An argument against the option is that treating exactly 50 percent of advertising expenses as an investment ignores differences in how businesses utilize advertising. Retailers that primarily use advertising to inform consumers of sales would be required to amortize expenses that are not true investments. That would effectively raise the cost of short-term advertising, thereby hindering their ability to reduce their inventory. By contrast, manufacturers who mainly use advertising to build brand image would still be able to immediately deduct some of those investments. Furthermore, most research finds that the value of brand image typically declines more rapidly than implied by either the 5- or the 10-year amortization schedules. Particularly in the case of 10-year amortization, that could make the effective tax rate for brand-building advertising higher than the rate for other types of assets, which would undercut the uniformity argument. The option would also add to businesses' reporting burdens: In their financial statements, publicly traded corporations typically report the costs of advertising as a current expense, in accordance with generally accepted accounting principles.
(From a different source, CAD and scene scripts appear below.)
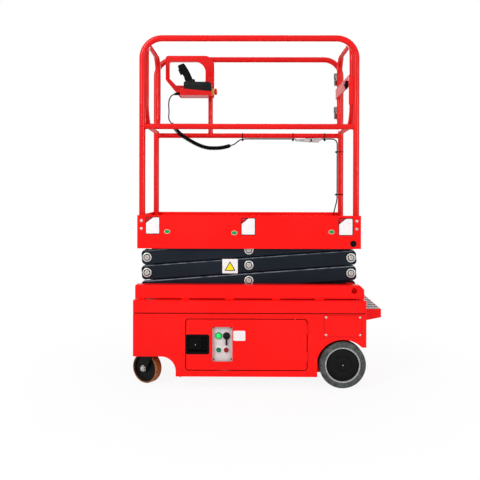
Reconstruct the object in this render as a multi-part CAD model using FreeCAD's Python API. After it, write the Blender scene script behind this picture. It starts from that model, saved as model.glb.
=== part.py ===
import FreeCAD, Part
import math
import os
from FreeCAD import Vector

# Battery scissor lift with a three metre platform, in millimetres.
# +X points to the rear, where the step and the gate are, +Y to the far side, +Z up.
# The origin lies on the floor under the middle of the whole machine.
# An inset or a reach counts from the end or edge of the piece that its name begins with.

# Whole machine
chassis_length = 1193.0
step_reach = 102.0
side_face = 377.0
sheet = 5.0
front_pin_inset = 58.0
rear_pin_inset = 65.0

# Chassis body, seen from the side
chassis_floor_z = 61.0
chassis_seam_z = 383.0
chassis_top_z = 450.0
front_skirt_z = 163.0
front_skirt_inset = 144.0
front_bow_radius = 75.0
bow_side_band = 60.0
caster_mount_z = 195.0
rear_skirt_z = 212.0
arch_radius = 137.0
arch_centre_z = 115.0
arch_front_reach = 131.0
hull_rear_inset = 60.0
well_wall_y = 285.0
seam_groove_depth = 3.0
seam_groove_height = 4.0
open_margin = 1.0

# Side channels that carry the lower rollers
channel_face_y = 345.0
channel_inner_y = 292.0
channel_end_inset = 5.5
channel_low_z = 456.0
channel_high_z = 525.0
channel_sheet = 3.0
channel_front_chamfer = 4.0
channel_rear_chamfer = 22.0
roller_clearance = 0.5
channel_pads = [
    # share of the channel's length, half width
    (0.028, 17.5),
    (0.219, 19.0),
    (0.412, 23.0),
    (0.615, 20.5),
    (0.805, 23.0),
    (0.987, 11.0),
]
access_hole_radius = 15.0
access_hole_inset = 56.0
access_hole_z = 497.0

# Scissor stack
level_rise = 80.5
first_pin_z = 501.0
level_count = 3
lift_angle = 44.0
arm_height = 75.0
arm_thickness = 30.0
arm_wall = 4.0
arm_end = 29.0
arm_corner = 12.0
outer_arm_face = 285.0
arm_gap = 10.0
pin_radius = 13.0
pin_clearance = 0.3
pin_head = 2.0
bush_radius = 23.0
bush_flange = 3.0
collar_radius = 19.0
collar_gap = 1.0
collar_width = 7.0
cross_tube_radius = 25.0
cross_tube_bore = 18.0
tie_from_middle = 64.0
roller_radius = 20.0
lower_roller_gap = 8.0
lower_roller_width = 36.0
upper_roller_gap = 2.0
upper_roller_width = 30.0
axle_end = 2.0
pivot_plate_gap = 2.0
pivot_plate = 6.0
pivot_plate_half = 40.0
pivot_plate_top_half = 22.0
pivot_plate_corner = 14.0

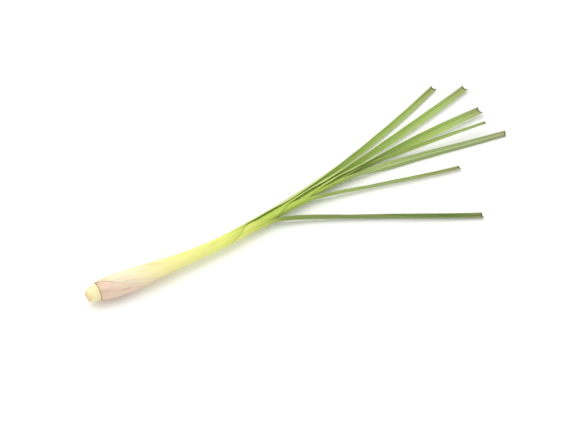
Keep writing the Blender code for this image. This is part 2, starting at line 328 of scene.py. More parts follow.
# %% One row across a leaf
KEEL_WIDTH = 1.7 * MM
SKIN_EASE = 0.12 * MM
CLING = 0.2 * MM
THINS_FROM = 0.7
CLINGS_FROM = 0.8
RIPPLES_ACROSS = 2.5
RIPPLES_PER_METRE = 60
RIPPLE_SHIFT = 900

Row = namedtuple(
    "Row", "s midrib tangent facing low high fold curl wall edge floor ridge slant cling wave",
)


def bent_step(point, heading, length, curvature):
    """(across, depth) and heading after a run of this length and curvature."""
    turned = heading + length * curvature
    if abs(length * curvature) < 1e-6:
        return (point[0] + length * math.cos(heading), point[1] + length * math.sin(heading)), turned
    across = point[0] + (math.sin(turned) - math.sin(heading)) / curvature
    depth = point[1] + (math.cos(heading) - math.cos(turned)) / curvature
    return (across, depth), turned


def gutter(run, fold, curl):
    keel = min(run, KEEL_WIDTH)
    point, heading = bent_step((0.0, 0.0), 0.0, keel, curl + fold / KEEL_WIDTH)
    return bent_step(point, heading, run - keel, curl)


def row_run(row, u):
    """Distance from the midrib, measured along the skin; u is -1 and 1 at the leaf's two edges."""
    return (row.high if u > 0 else row.low) * abs(u)


def skin_change(row, u):
    """(outer face moved out by, wall) at u: a ridge at the midrib, and a thin margin that clings."""
    ridge = row.ridge * (1.0 - ease(row_run(row, u) / KEEL_WIDTH))
    thinning = (row.wall - row.edge) * ease((abs(u) - THINS_FROM) / (1.0 - THINS_FROM))
    clinging = row.cling * ease((abs(u) - CLINGS_FROM) / (1.0 - CLINGS_FROM))
    waves = noise.noise(Vector((u * RIPPLES_ACROSS, row.s * RIPPLES_PER_METRE, row.floor * RIPPLE_SHIFT)))
    ripple = row.wave * (waves - 0.5) * ease(1.5 * abs(u))
    return ridge - thinning - clinging - SKIN_EASE + ripple, row.wall + ridge - thinning


def row_point(row, u):
    inward = round_direction(row.tangent, row.facing)
    sideways = row.tangent.cross(inward)
    (across, depth), heading = gutter(row_run(row, u), row.fold, row.curl)
    out = skin_change(row, u)[0]
    across = (across + out * math.sin(heading)) * (1 if u > 0 else -1)
    depth -= out * math.cos(heading)
    point = row.midrib + sideways * across + inward * depth + row.tangent * (row.slant * across)
    point.z = max(point.z, row.floor)
    return point


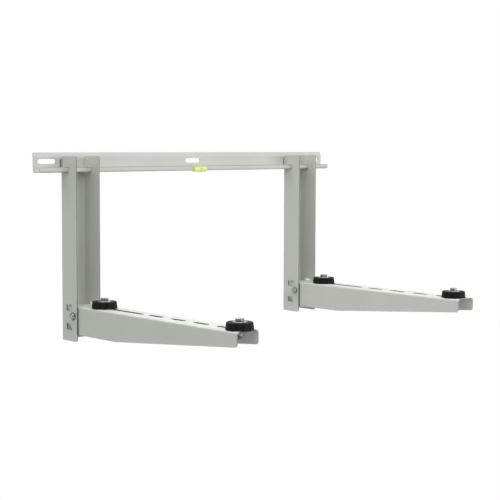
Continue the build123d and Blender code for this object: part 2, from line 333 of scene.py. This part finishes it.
def makeClear(name, look):
    material, tree = newMaterial(name)
    place = addNode(tree, "ShaderNodeTexCoord").outputs["Object"]
    spot = addNode(tree, "ShaderNodeSeparateXYZ", {0: place})
    haze = addNode(tree, "ShaderNodeTexNoise", {
        "Vector": place, "Scale": perMm(look["hazeMm"]), "Detail": 2.0})
    climb = addNode(tree, "ShaderNodeMapRange", {
        "Value": spot.outputs["Z"], "From Min": look["low"] * mm, "From Max": look["high"] * mm})
    # The colours by height: painted light on the acrylic, the dye's own tone in the liquid
    bands = addNode(tree, "ShaderNodeValToRGB", {"Fac": climb.outputs[0]})
    ramp = bands.color_ramp
    for i, (at, colour) in enumerate(look["bands"].items()):
        stop = ramp.elements[i] if i < 2 else ramp.elements.new(at)     # a new ramp has two
        stop.position, stop.color = at, toLinear(colour)
    ring = addNode(tree, "ShaderNodeMath", {
        0: spot.outputs["X"], 1: 0.0, 2: look["ringHalf"] * mm}, operation="COMPARE")
    tone = addNode(tree, "ShaderNodeMix", {
        "Factor": ring.outputs[0], 6: bands.outputs[0], 7: toLinear(look["ring"])},
        data_type="RGBA")
    gloss = addNode(tree, "ShaderNodeMapRange", {
        "Value": haze.outputs["Fac"], **noiseRange,
        "To Min": look["roughness"] * look["hazeShare"][0],
        "To Max": look["roughness"] * look["hazeShare"][1]})
    shader = addNode(tree, "ShaderNodeBsdfPrincipled", {
        "Base Color": tone.outputs[2], "Roughness": gloss.outputs[0],
        "IOR": look["ior"], "Transmission Weight": look["transmission"]})
    addNode(tree, "ShaderNodeOutputMaterial", {"Surface": shader.outputs[0]})
    return material


materials = {
    "powder_coated_steel": makePowderCoat("powderCoatedSteel", powderCoat),
    "zinc_plated_steel": makeZincPlate("zincPlatedSteel", zincPlate),
    "black_rubber": makeRubber("mouldedBlackRubber", blackRubber),
    "clear_acrylic": makeClear("castAcrylic", castAcrylic),
    "level_fluid": makeClear("dyedLiquid", dyedLiquid),
}
# The hook spurs' coat, in a darker tone that is painted shade
spurShadeCoat = makePowderCoat("steelWithPaintedShade", spurShadeLook)
# The foot bolts take the zinc with painted reflections
footBoltPaintedZinc = makeZincPlate("zincPlatedSteelPaintedLight", zincWithPaintedLight)
print("materials are made")


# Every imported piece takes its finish, and the sheets keep the shape that the frame gives them

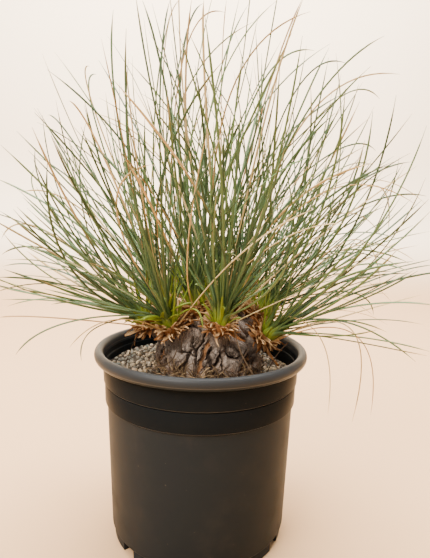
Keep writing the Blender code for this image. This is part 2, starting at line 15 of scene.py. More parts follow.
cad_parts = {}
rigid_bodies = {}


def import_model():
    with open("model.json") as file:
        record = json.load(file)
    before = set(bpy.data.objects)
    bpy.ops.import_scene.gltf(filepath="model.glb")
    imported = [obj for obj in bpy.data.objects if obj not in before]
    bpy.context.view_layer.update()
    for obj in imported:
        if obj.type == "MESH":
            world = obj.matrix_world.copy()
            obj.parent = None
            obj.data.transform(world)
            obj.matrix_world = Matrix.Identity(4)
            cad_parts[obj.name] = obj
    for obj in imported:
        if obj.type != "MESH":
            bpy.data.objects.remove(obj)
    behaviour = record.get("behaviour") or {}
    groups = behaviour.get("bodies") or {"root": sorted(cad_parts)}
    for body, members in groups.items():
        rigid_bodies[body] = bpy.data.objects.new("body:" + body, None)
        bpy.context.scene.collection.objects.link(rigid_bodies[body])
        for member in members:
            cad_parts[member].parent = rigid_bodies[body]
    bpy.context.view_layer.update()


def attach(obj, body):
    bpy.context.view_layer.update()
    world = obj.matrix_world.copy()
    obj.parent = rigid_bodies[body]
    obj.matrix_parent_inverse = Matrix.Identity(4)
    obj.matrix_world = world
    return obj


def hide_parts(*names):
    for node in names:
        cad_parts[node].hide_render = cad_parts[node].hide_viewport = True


bl_info = {
    "name": "Potted calibanus",
    "version": (1, 0, 0),
    "blender": (4, 5, 0),
    "location": "3D View > Sidebar > Calibanus",
    "description": "Builds the finished surfaces of a potted calibanus round its packed solids",
    "category": "Add Mesh",
}

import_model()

BODY = "root"
UP = Vector((0.0, 0.0, 1.0))
GOLDEN_ANGLE = math.radians(137.508)

# Pot section, in metres from the axis and from the ground.
RIM_RADIUS = 0.0825
POT_HEIGHT = 0.149
RIM_ROLL_WIDTH = 0.0035
RIM_ROLL_HEIGHT = 0.0044
WALL = 0.0016
UPPER_BAND = ((0.0762, 0.1412), (0.0755, 0.1245))
LOWER_BAND = ((0.0747, 0.1236), (0.0744, 0.1085))
BODY_WALL = ((0.0727, 0.1076), (0.0692, 0.0090))
FOOT_RADIUS = 0.0674
FOOT_WIDTH = 0.0040
FLOOR_UNDERSIDE = 0.0050
FLOOR_THICKNESS = 0.0016
CENTRE_BOSS_RADIUS = 0.0120
DRAIN_COUNT = 10
DRAIN_WIDTH = 0.0125
DRAIN_TOP = 0.0084
DRAIN_FIRST_ANGLE = math.radians(220.0)
DRAIN_ROUNDING = 0.0016
POT_BEND_SHARP = math.radians(32.0)
LATHE_LINES = 9000.0
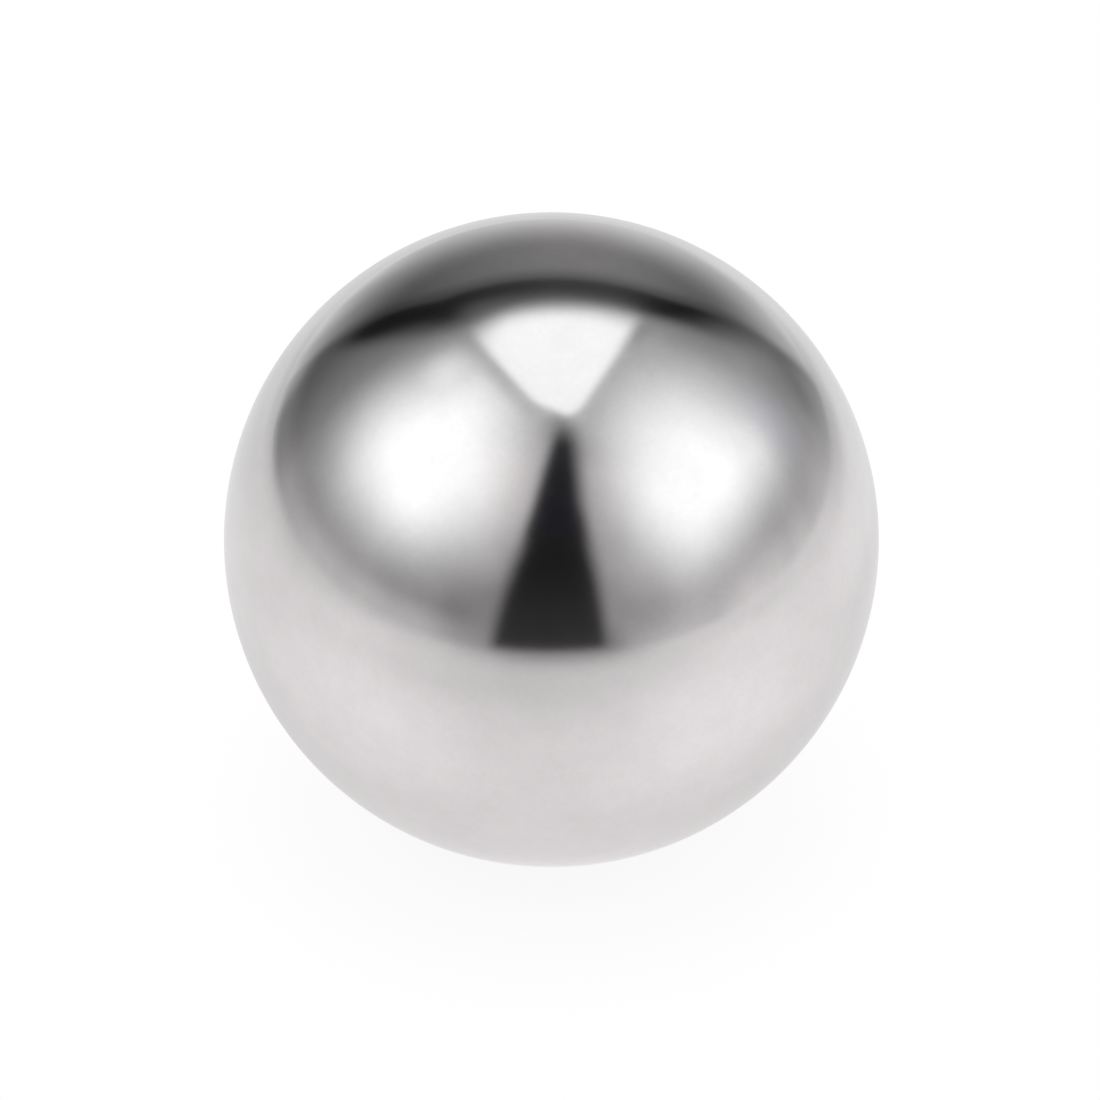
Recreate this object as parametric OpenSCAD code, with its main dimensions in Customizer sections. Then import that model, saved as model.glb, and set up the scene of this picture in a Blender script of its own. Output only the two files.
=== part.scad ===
// Solid steel ball, ground and polished all over: one piece, with no seam,
// flat, hole or mark. The origin is the ball's centre, and +Z is up.

/* [Ball] */
// Diameter of the ball
ball_d = 38.1; // [1:0.1:150]

/* [Hidden] */

// Segments round the ball's great circle when it is drawn as a mesh
great_circle_segments = 180;

// The ball itself, a true sphere about the origin
module ball() {
    color("lightgray")
        sphere(d = ball_d, $fn = great_circle_segments);
}

ball();
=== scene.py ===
"""A polished steel ball on a white table, inside a small round light tent.

Lengths are metres and angles are degrees. A place on the tent is given on its plan, as
(right, front): degrees away from the point overhead, towards the camera's right and towards the
camera. The horizon is 90 degrees out, and the tent meets the table a little beyond it.

A ramp of light is (start, end, level at start, level at end), eased between them. The end of its
name says what it runs along: BY_RIGHT and BY_FRONT on the plan, BY_SIDE for how far to either side
of the plan's middle, BY_ELEVATION, BY_AZIMUTH, or BY_RADII, in ball radii from the ball.
"""

from math import atan, cos, hypot, radians, sin

import bpy
from mathutils import Matrix, Vector


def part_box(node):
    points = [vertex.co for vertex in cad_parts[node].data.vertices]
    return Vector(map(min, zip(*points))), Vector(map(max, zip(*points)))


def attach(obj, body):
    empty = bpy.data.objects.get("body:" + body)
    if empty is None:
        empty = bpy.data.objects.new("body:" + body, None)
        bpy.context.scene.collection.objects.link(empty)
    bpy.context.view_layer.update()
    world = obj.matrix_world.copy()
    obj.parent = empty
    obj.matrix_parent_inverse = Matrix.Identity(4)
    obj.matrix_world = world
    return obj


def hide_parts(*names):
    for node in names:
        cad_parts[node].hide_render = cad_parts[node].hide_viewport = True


# The camera's frame, and where the ball sits in it, in pixels from the top left corner
FRAME_SIDE_PX = 1100
BALL_CENTRE_X_PX = 551.4
BALL_CENTRE_Y_PX = 539.7
BALL_RADIUS_PX = 327.4

# The camera
CAMERA_ELEVATION = 35
LENS_MM = 200
SENSOR_MM = 36
NEAREST_SEEN = 0.01
FARTHEST_SEEN = 10

# The ball's mesh: a cube, halved this many times, is rounded to a sphere
BALL_SUBDIVISIONS = 6

WHITE = (1, 1, 1, 1)

# Polished steel: its two greys, and its roughness in each
STEEL_LIGHT = (0.65, 0.635, 0.638, 1)
STEEL_DARK = (0.607, 0.592, 0.595, 1)
STEEL_ROUGHNESS = (0.1, 0.11)

# The clouds that mix the two: their size, how far they break up into finer ones, and the part of
# the noise between which they go from dark to light
CLOUD_SIZE = 0.006
CLOUD_DETAIL = 5
CLOUD_FINENESS = 0.72
CLOUD_RANGE = (0.35, 0.65)

# The fine grain that lapping leaves, in relief and in shade
GRAIN_SIZE = 0.00025
GRAIN_DETAIL = 3
GRAIN_HEIGHT = 0.0000003
GRAIN_CONTRAST = 0.05

# The table: its white, and how much of what the camera and the steel see of it is plain white
# that needs no light
TABLE_RADIUS = 1.5
TABLE_SIDES = 128
TABLE_WHITE = (0.86, 0.86, 0.86, 1)
TABLE_SELF_WHITE_AT_BALL = 0.9
TABLE_SELF_WHITE_IN_STEEL = 0.6
SHADOW_START = 0.006
SHADOW_END = 0.024

# The table as the steel mirrors it: the plain level of the light painted on it, and a warmer
# white for that painted light all round but at the back
TABLE_PAINTED_LEVEL = 0.53
TABLE_IN_STEEL = (1, 0.972, 0.977, 1)
TABLE_WARM_BY_AZIMUTH = (115, 140, 1, 0)

# Painted light and shade on the table, glowing in what the steel mirrors and cast by no lamp. An
# azimuth is 0 towards the camera, 90 to its right and -90 to its left. A fan is (azimuth, how far
# to each side it is full, how far it reaches) and then a ramp by radii. A spot is (azimuth, radii
# out, reach in radii, level). The two lamps' painted pools of light start at the ball.
LAMP_FANS = [(-86, 20, 82, 3, 14, 0.24, 0.05), (85, 20, 95, 1, 9, 0.3, 0.16)]
LAMP_FANS_BY_RADII = (0, 2, 0, 1)
PAINTED_LIGHT_FANS = [(0, 0, 90, 0.8, 4, 0.23, 0.01), (-160, 0, 35, 8, 12, 0, 0.08)]
PAINTED_LIGHT_SPOTS = [
    (-55, 2.3, 2.4, 0.1), (-62, 7, 4, 0.05), (-15, 3, 1.8, 0.06), (-8, 6.5, 5, 0.05),
    (35, 2.8, 2.5, 0.09), (58, 5.5, 3, 0.08), (-48, 10, 4, 0.05), (38, 9, 3.5, 0.05),
    (118, 5, 3, 0.07), (151, 9, 4.5, 0.05),
]
BACK_LIGHT_BY_AZIMUTH = (120, 160, 0, 1)
BACK_LIGHT_BY_RADII = (3, 7, 0, 0.1)
PAINTED_SHADE_FANS = [
    (5, 8, 42, 5, 13, 0, 0.24), (137, 0, 28, 5, 9.2, 0, 0.2), (134, 10, 60, 2, 3.2, 0.1, 0),
    (134, 10, 50, 10.5, 13.5, 0, 0.06), (-120, 0, 50, 1, 2.6, 0.12, 0),
]
PAINTED_SHADE_SPOTS = [
    (-140, 9.5, 3.5, 0.06), (-128, 5, 2.5, 0.05), (-82, 8, 4.5, 0.04), (-148, 11, 4, 0.04),
    (118, 12, 3.5, 0.05), (106, 2.2, 1.8, 0.035),
]

# The tent's dome: its radius in ball radii, and its mesh
TENT_BALL_RADII = 13
TENT_SEGMENTS = 96
TENT_RINGS = 48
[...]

Another effect of the option would be to reduce the amount businesses spend on advertising. That would hinder economic efficiency to the extent that advertising by businesses provides useful information to consumers. However, to the extent that the content of such advertising is misleading, reducing its volume could improve economic efficiency. Furthermore, if businesses spent less on advertising, the price of advertising would decline, and nonbusiness entities would probably spend more on it. Such advertising would have both positive and negative effects on economic efficiency, depending on the usefulness and accuracy of its content.